All around us, our landscape is changing. As globalization casts its spores across Vietnam, the cities face the threat of losing their individuality in the process. Destruction shadows the course of construction, upheavals accompany installations, and buildings blossom overnight. The incessant replenishing of our environment results in the formation of new landscapes, pushing the horizon far beyond urban zones. While this fills some hearts with hope, it fills others with grief and uncertainty. With the creation of new buildings, crumbling architecture and tight-knit communal spaces are deposited in their wake, becoming relics of a time that is now rapidly receding into the past. Empty fields now serve as a breeding ground for new apartment blocks. In this modern vertical living, we become detached in our own private boxes, isolating ourselves from other people and distancing ourselves yet further from nature.
Alongside the fluctuations in the landscape, sentiments and attitudes are also undergoing dramatic change in Vietnam, as people are gradually beginning to liberate themselves from the traditions and social norms that have stuck around for generations. However, with the emergence of new status symbols and cultural reference points, it leaves people in limbo between doubt and confidence. What some consider as a source of liberation cause anguish for others.
Volatile States is a reflection on the direction modern society is taking in Vietnam as it vies to keep up with the rest of the world. This series show juxtapositions and struggles that exist between old and new, the natural and the man-made. In a world that is becoming increasingly detached, the subjects to be broached are numerous if we wish to cast a critical eye.
Born in 1984 in Long An, Vietnamese photographer Duy Phuong grew up surrounded by photography. His parents chose that business to keep the family away from the breadline. Building from scratch, they offered their services for family events and, eventually, they opened their own modest studio. After entering university to study for a degree in photography in 2006, he was selected in 2008 by Jean-Luc Amand Fournier from the École Nationale Supérieure de la Photographie d’Arles for a three month residency. His work being displayed the following year at the Musée du Quai Branly as part of the ‘Photoquai’ exhibition.

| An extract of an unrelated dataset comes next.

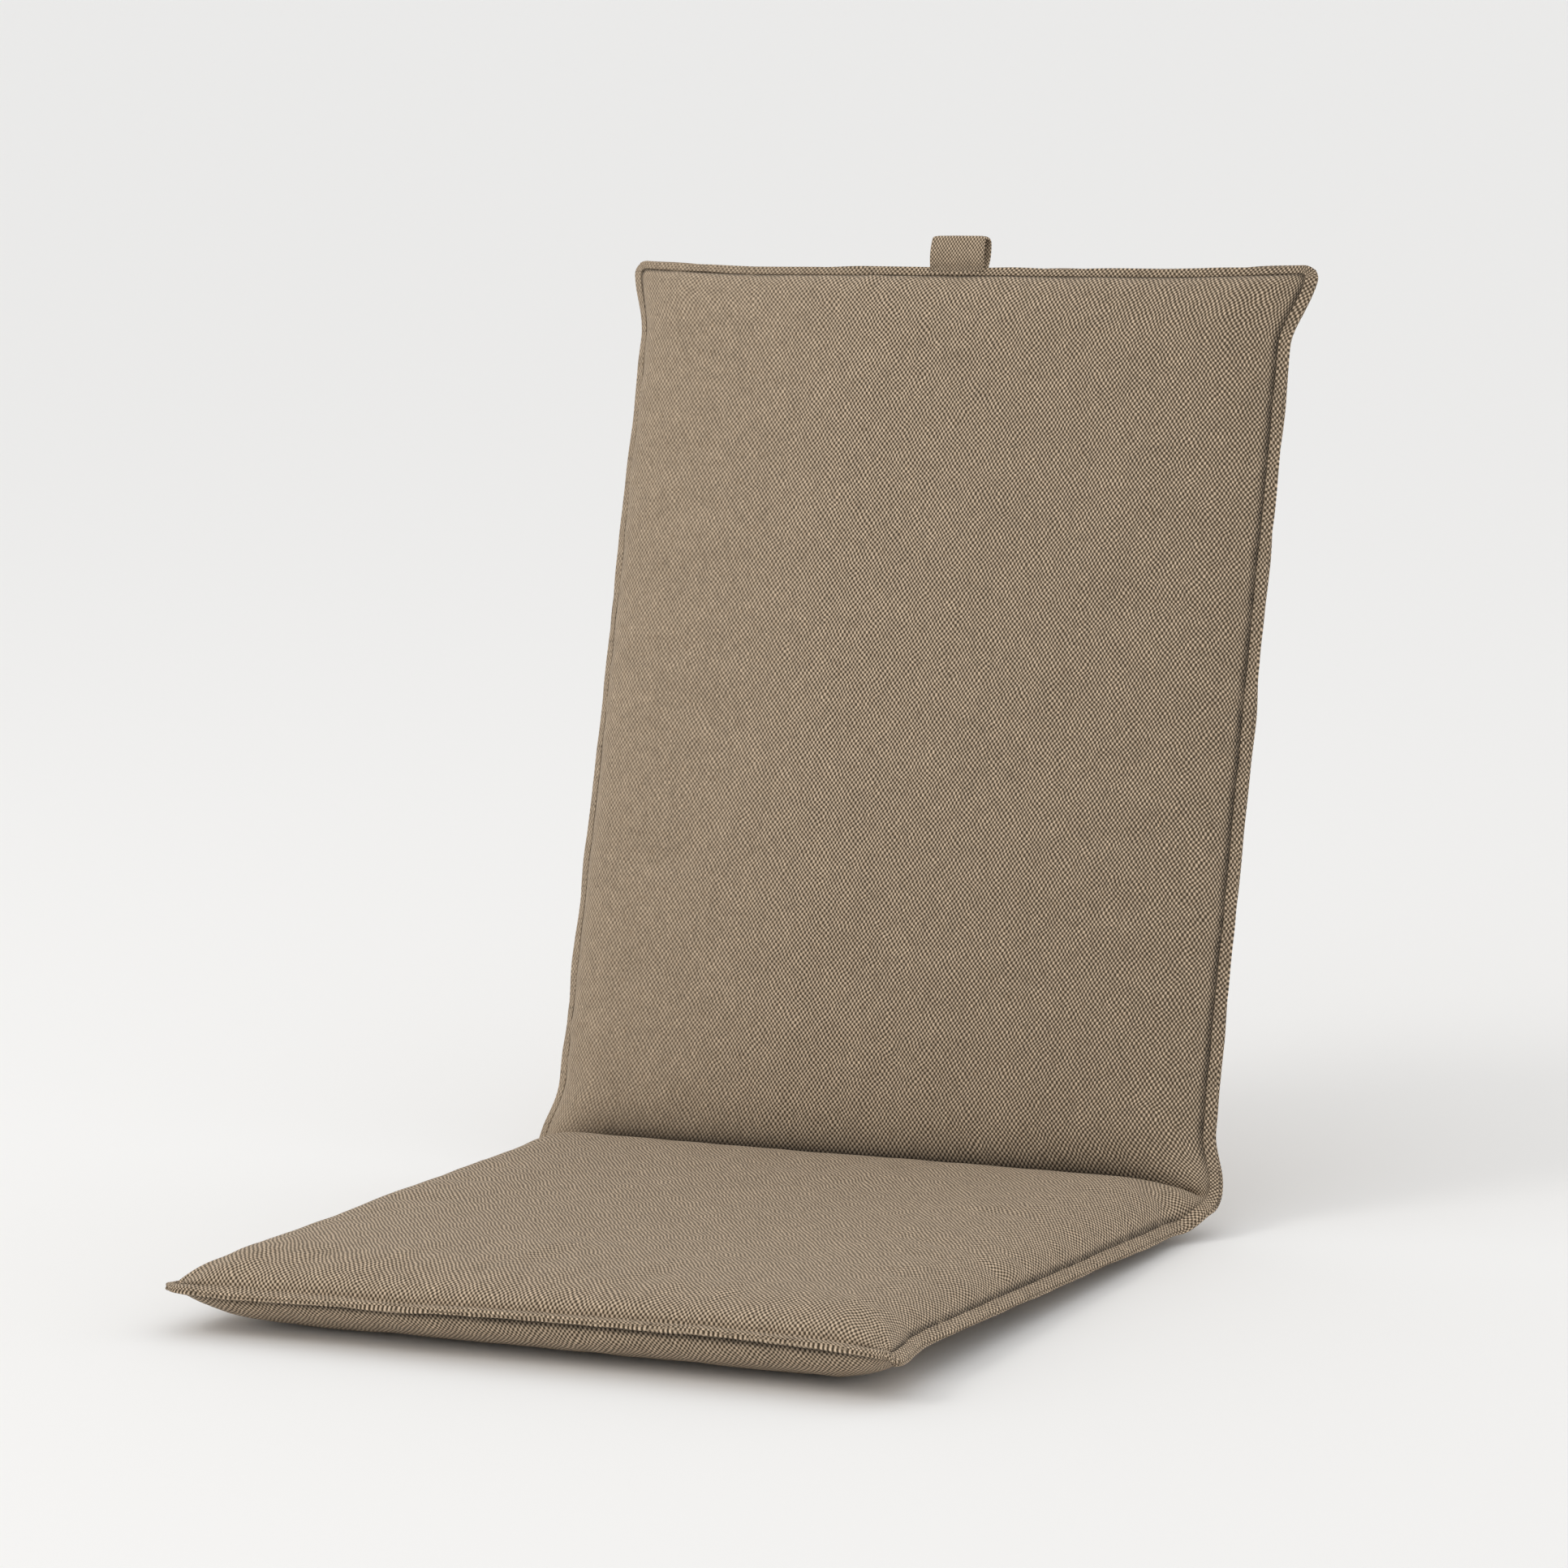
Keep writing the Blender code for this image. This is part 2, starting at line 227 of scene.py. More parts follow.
def share_of(value):
    return np.clip(value, 0.0, 1.0)


def round_rise(distance, reach):
    """Rise steeply from 0 and level off at 1, like cloth over filling."""
    return np.sqrt(1 - (1 - share_of(distance / reach)) ** ROUNDNESS)


def soft_rise(distance, reach):
    """Rise from 0 to 1 with no corner at either end."""
    t = share_of(distance / reach)
    return t * t * (3 - 2 * t)


def fade(distance, spread):
    """Fall from 1 at distance 0 to 0 at the end of the spread."""
    return (1 - share_of(distance / spread)) ** 2


def bell(distance, spread):
    """Fall smoothly from 1 at distance 0 to 0 at the end of the spread."""
    return (1 - share_of(np.abs(distance) / spread) ** 2) ** 2


def mix(low, high, share):
    return low + (high - low) * share


def rounded_min(first, second, radius):
    """Return the smaller value, with the change from one to the other rounded off."""
    share = share_of(0.5 + 0.5 * (second - first) / radius)
    return mix(second, first, share) - radius * share * (1 - share)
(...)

Using photo-documentary, he would like to draw the attention of the Vietnamese people to the changes taking place within themselves and their surroundings. He chose the documentary form despite the fact that in Vietnam, photo-documentary is neither respected nor developed because it is, in Vietnamese minds, tied exclusively to the war and to history. Simultaneously documentary and work of art, his photographic projects are barely noticed in Vietnam. A country where the realization of a personal work depicting society is rare and considered of little value. Nevertheless, Duy Phuong perseveres on his road and continues to interrogate the modernization of Vietnamese society and the intimate mutations which come with it.